The Value Domains or the Variables of the Ruleset signature identify the space in which the rules are defined while each Rule provides for a criterion that demarcates the Set of valid combinations of Values inside this space.
The Data Point Rulesets can be defined in terms of Value Domains in order to maximize their reusability, in fact this way a Ruleset can be applied on any Data Set which has Components which take values on the Value Domains of the Ruleset signature. The association between the Components of the Data Set and the Value Domains of the Ruleset signature is provided by the check_datapoint operator at the invocation of the Ruleset.
When the Ruleset is defined on Variables, their reusability is intentionally limited to the Data Sets which contains such Variables (and not to other possible Variables which take values from the same Value Domain). If at a later stage the Ruleset would need to be applied also to other Variables defined on the same Value Domain, a similar Ruleset should be defined also for the other Variable.
Rules are uniquely identified by ruleName.
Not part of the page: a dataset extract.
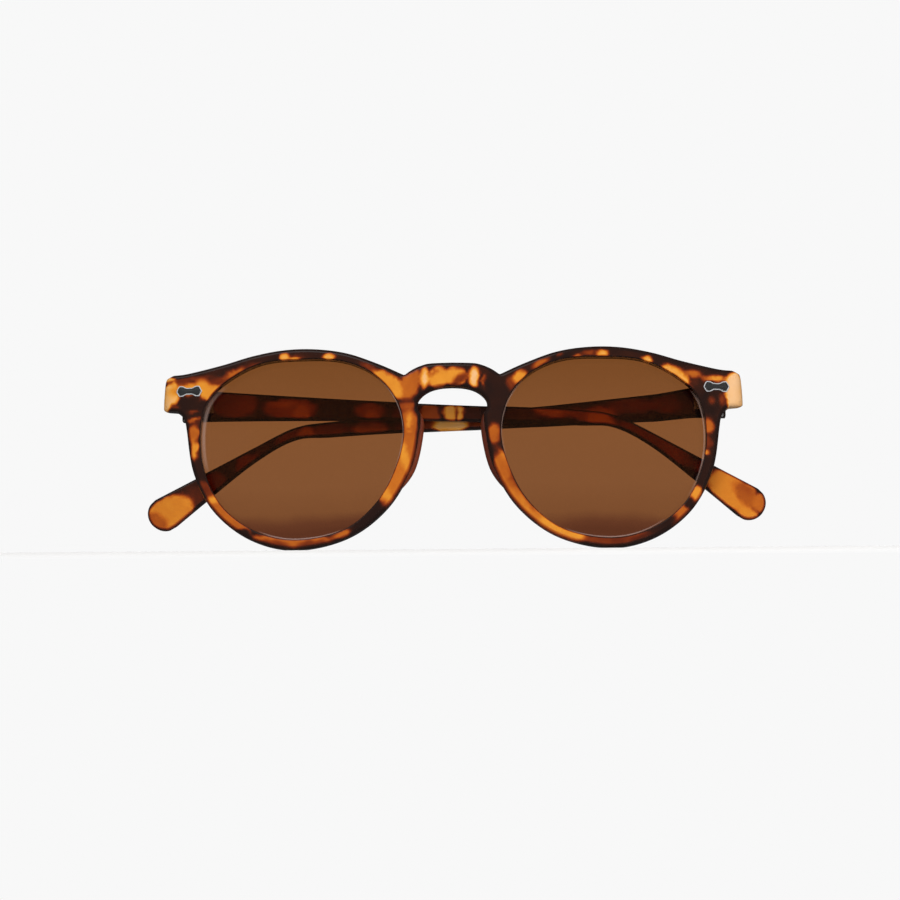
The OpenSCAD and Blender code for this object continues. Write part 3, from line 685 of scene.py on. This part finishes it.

If omitted then ruleName is implicitly assumed to be the progressive order number of the Rule in the Ruleset. Please note however that, using this default mechanism, the Rule Name can change if the Ruleset is modified, e.g., if new Rules are added or existing Rules are deleted, and therefore the users that interpret the validation results must be aware of these changes. In addition, if the results of more than one Ruleset have to be combined in one Data Set, then the user should make the relevant rulesetNames different.
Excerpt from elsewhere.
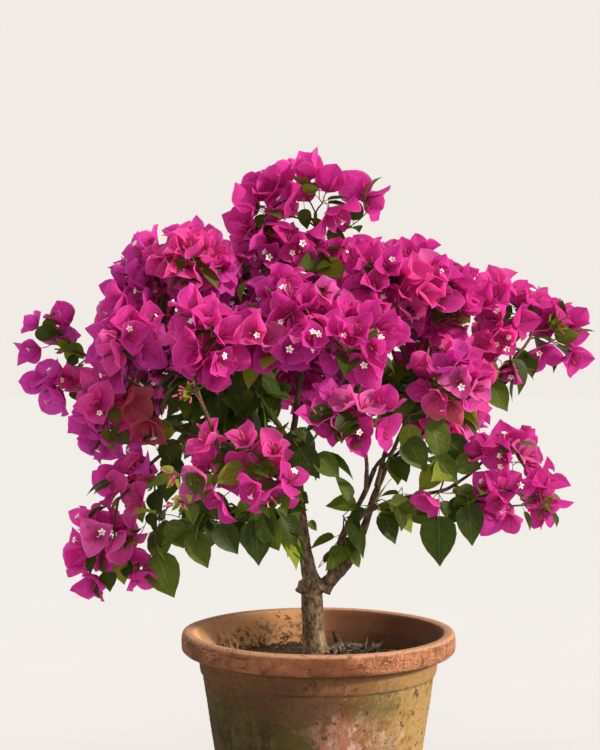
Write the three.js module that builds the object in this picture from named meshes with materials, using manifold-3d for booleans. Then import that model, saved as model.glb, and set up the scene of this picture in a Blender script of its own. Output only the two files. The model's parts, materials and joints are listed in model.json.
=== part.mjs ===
// A bougainvillea bush in a terracotta pot: pot, soil, trunk, limbs and masses of foliage.
// Millimetres, +Z up, the front of the bush towards -Y. The origin is the middle of the
// pot's flat underside. Each piece is one closed solid with a small gap to its neighbours.
import * as THREE from 'three';
import { mergeVertices } from 'three/addons/utils/BufferGeometryUtils.js';
import Module from 'manifold-3d';

const wasm = await Module();
wasm.setup();

// ---- driving dimensions ----
const GAP = 0.35; // clearance between pieces that touch
const LEAF_GAP = 0.75; // clearance between two masses of foliage
const MERGE = 1e-3; // vertices closer than this are one
const FINE = 0.12; // how far a limb's cut surface may be smoothed
const LEAF_FINE = 0.3; // and that of a mass

const POT_HEIGHT = 300;
const POT_BASE_RADIUS = 106;
const POT_TOP_RADIUS = 150; // of the body, right under the rim
const POT_WALL = 12;
const POT_FLOOR = 16;
const RIM_RADIUS = 170;
const RIM_INNER_RADIUS = 151;
const RIM_HEIGHT = 28;
const RIM_ROUND = 8;
const RIM_FOOT_ANGLE = -70; // where the rim's lower round starts
const COLLAR_HEIGHT = 26; // the slightly thicker band right under the rim
const COLLAR_STEP = 2;
const FOOT_ROUND = 3; // of the foot, and of the rim's inner edge
const POT_SIDES = 32;
const DRAIN_HOLES = 3;
const DRAIN_RADIUS = 8;
const DRAIN_CIRCLE = 55;
const DRAIN_SIDES = 8;
const DRAIN_OVERSHOOT = 1; // the cutter passes the floor by this much

const SOIL_TOP = 262; // where the trunk leaves it
const SOIL_FALL = 4; // the soil lies this much lower at the wall
const SOIL_SHOULDER = 0.55; // as a share of the radius: the soil is a third of the way down there
const SOIL_COLLAR = 9; // level soil round the trunk

const TRUNK_RADIUS = 13.2;
const TRUNK_TIP_RADIUS = 13.6; // it swells again into the fork
const FLARE = 4.5; // the root flare adds this much at the soil
const FLARE_HEIGHT = 14;
const TRUNK_SIDES = 12;
const LIMB_SIDES = 6;
const LIMB_STEP = 34; // length of one straight piece of a limb
const LIMB_LEAST_STEPS = 3;
const LIMB_TAPER = 0.85; // under 1, a limb thins faster near its foot

const MASS_DETAIL = 3; // subdivisions of each mass's octahedron
const INNER_DETAIL = 2; // of those that hardly show
const MASS_BUMPS = 5;
const MASS_WAVES = [4, 9]; // waves of one bump from side to side of a mass, in radians
const MASS_ROUGHNESS = 0.13;

const COLOURS = {
  clay: { color: 0xb5704f, roughness: 0.85, metalness: 0 },
  soil: { color: 0x4a3a2c, roughness: 0.95, metalness: 0 },
  bark: { color: 0x7d6752, roughness: 0.85, metalness: 0 },
  bloom: { color: 0xc42a88, roughness: 0.7, metalness: 0 },
  leaves: { color: 0x3f5a22, roughness: 0.65, metalness: 0 },
};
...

As said, each Rule is applied in a row-wise fashion to each individual Data Point of a Data Set. The references to the Value Domains defined in the antecedentCondition and consequentCondition are replaced with the values of the respective Components of the Data Point under evaluation.
Examples
define datapoint ruleset DPR_1 ( valuedomain flow_type A, numeric_value B ) is
when A = “CREDIT” or A = “DEBIT” then B >= 0 errorcode “Bad value” errorlevel 10
end datapoint ruleset;
define datapoint ruleset DPR_2 ( variable flow F, obs_value O) is
when F = “CREDIT” or F = “DEBIT” then O >= 0 errorcode “Bad value”
end datapoint ruleset;